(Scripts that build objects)

= = = =

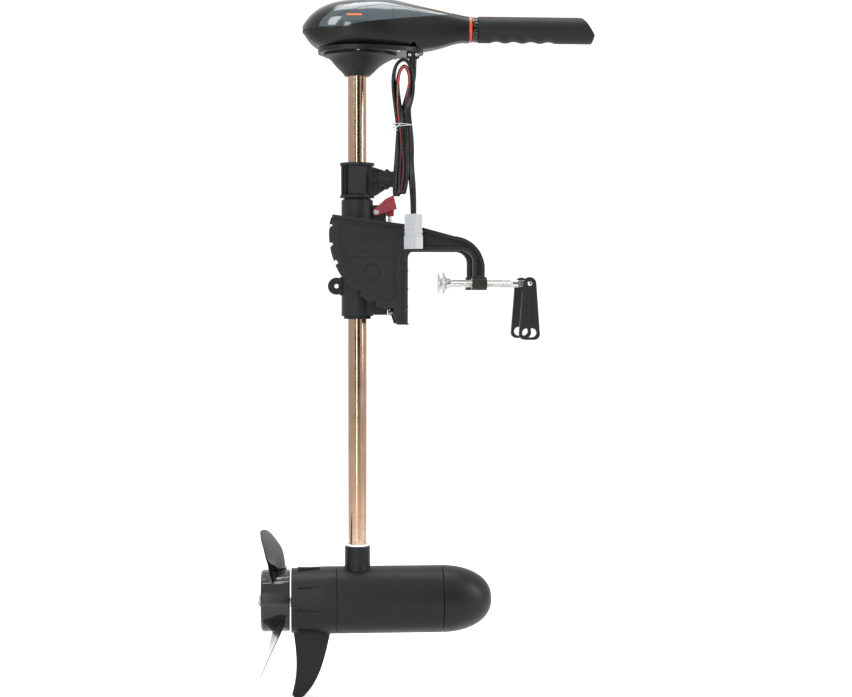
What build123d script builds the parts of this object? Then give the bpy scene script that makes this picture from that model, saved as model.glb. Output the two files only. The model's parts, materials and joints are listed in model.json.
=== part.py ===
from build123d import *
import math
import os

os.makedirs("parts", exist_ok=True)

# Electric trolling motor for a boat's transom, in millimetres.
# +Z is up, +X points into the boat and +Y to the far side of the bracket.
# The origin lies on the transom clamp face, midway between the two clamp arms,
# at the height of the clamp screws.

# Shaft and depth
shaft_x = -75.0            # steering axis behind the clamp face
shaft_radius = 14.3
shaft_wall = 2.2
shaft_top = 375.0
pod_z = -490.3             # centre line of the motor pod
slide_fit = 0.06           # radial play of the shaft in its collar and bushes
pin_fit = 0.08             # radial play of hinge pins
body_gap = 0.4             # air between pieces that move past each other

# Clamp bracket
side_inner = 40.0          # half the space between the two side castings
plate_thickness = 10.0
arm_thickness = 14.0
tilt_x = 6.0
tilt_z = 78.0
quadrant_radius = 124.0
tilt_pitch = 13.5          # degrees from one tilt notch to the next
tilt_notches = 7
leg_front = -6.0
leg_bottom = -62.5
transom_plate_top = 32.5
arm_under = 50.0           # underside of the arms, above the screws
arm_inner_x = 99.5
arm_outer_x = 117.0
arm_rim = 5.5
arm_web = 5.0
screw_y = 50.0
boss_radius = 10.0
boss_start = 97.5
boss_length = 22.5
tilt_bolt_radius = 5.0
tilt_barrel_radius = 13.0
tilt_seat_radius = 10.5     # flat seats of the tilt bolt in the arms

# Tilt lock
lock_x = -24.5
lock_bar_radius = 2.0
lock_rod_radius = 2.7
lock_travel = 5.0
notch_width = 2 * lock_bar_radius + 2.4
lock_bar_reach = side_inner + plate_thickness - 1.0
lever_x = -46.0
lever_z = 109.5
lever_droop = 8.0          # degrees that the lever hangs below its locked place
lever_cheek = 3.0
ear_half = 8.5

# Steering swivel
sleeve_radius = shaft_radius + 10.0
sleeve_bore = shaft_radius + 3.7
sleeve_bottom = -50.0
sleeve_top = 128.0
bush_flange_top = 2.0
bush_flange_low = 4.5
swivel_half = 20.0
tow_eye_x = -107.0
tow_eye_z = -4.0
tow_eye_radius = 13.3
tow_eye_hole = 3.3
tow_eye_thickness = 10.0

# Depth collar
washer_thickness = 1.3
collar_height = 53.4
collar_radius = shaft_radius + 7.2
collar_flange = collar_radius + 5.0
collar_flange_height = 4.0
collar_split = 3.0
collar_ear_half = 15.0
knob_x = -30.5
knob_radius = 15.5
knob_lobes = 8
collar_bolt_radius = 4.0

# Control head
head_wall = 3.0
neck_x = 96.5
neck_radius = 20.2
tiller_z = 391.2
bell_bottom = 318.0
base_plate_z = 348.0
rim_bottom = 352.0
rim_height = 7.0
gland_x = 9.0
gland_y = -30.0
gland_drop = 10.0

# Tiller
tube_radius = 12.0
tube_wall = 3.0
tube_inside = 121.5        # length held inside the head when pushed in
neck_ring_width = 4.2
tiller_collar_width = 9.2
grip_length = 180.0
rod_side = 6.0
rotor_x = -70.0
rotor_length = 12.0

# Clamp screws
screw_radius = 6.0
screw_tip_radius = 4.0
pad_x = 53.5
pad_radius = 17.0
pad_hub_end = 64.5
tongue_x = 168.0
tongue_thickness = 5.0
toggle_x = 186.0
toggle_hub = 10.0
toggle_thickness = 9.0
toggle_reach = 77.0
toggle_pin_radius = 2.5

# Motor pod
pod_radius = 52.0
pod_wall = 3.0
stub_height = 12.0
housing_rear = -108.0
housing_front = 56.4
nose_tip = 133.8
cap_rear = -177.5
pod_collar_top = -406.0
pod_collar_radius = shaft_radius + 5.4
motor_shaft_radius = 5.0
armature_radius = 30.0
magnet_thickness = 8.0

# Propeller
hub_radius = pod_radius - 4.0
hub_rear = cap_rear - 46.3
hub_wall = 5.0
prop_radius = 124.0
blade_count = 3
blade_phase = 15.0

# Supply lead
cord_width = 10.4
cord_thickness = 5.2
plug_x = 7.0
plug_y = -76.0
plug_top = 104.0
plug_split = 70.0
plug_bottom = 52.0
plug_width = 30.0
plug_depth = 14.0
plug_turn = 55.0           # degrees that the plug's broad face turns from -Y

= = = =

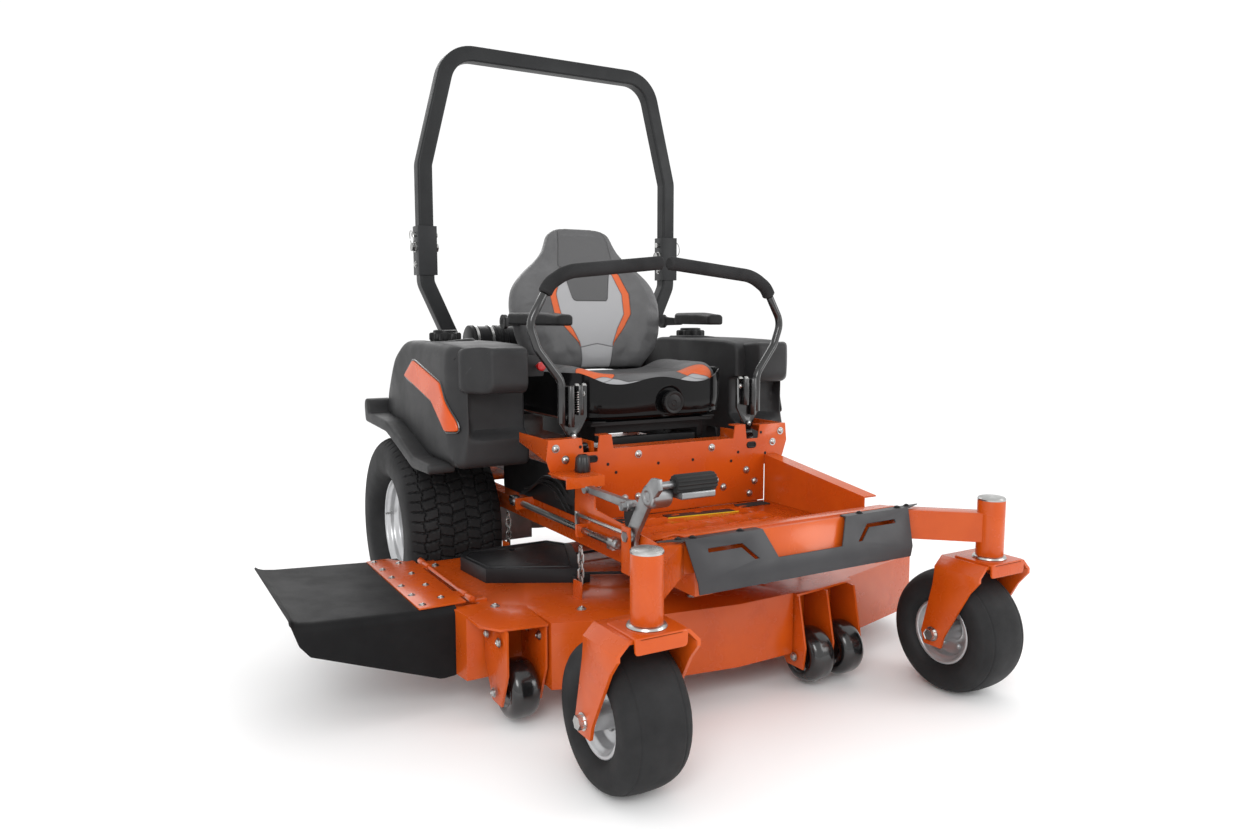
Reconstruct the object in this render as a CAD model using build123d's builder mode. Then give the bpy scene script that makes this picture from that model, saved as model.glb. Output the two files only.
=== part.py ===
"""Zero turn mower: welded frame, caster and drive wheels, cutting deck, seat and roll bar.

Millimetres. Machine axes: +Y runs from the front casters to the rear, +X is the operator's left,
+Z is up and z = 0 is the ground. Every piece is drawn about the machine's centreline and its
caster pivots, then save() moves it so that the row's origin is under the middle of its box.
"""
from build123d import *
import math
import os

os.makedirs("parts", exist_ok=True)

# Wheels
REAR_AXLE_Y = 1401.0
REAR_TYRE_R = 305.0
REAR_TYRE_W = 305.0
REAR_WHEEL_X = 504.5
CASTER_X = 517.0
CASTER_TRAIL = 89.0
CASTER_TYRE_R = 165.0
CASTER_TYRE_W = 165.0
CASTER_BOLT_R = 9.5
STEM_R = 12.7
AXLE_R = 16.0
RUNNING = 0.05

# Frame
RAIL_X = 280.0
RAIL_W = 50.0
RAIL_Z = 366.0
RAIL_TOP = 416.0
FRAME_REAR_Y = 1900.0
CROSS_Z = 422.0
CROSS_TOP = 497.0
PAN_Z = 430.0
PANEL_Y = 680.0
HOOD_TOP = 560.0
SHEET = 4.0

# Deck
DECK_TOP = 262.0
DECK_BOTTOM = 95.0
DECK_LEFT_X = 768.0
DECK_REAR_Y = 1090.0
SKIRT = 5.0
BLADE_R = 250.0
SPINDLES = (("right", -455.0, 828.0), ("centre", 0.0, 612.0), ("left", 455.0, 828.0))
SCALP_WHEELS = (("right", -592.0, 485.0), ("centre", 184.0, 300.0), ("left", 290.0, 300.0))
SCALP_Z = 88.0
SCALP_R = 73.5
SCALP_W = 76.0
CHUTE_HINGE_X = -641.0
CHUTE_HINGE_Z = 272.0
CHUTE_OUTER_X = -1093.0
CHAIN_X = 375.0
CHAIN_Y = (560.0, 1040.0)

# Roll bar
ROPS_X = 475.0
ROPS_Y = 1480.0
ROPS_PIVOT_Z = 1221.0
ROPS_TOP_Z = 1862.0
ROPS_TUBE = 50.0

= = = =

:: YOUR TASK ::
Return only those lines of the records that contain the string "this".

:: SOLUTION BELOW ::
What build123d script builds the parts of this object? Then give the bpy scene script that makes this picture from that model, saved as model.glb. Output the two files only. The model's parts, materials and joints are listed in model.json.
Reconstruct the object in this render as a CAD model using build123d's builder mode. Then give the bpy scene script that makes this picture from that model, saved as model.glb. Output the two files only.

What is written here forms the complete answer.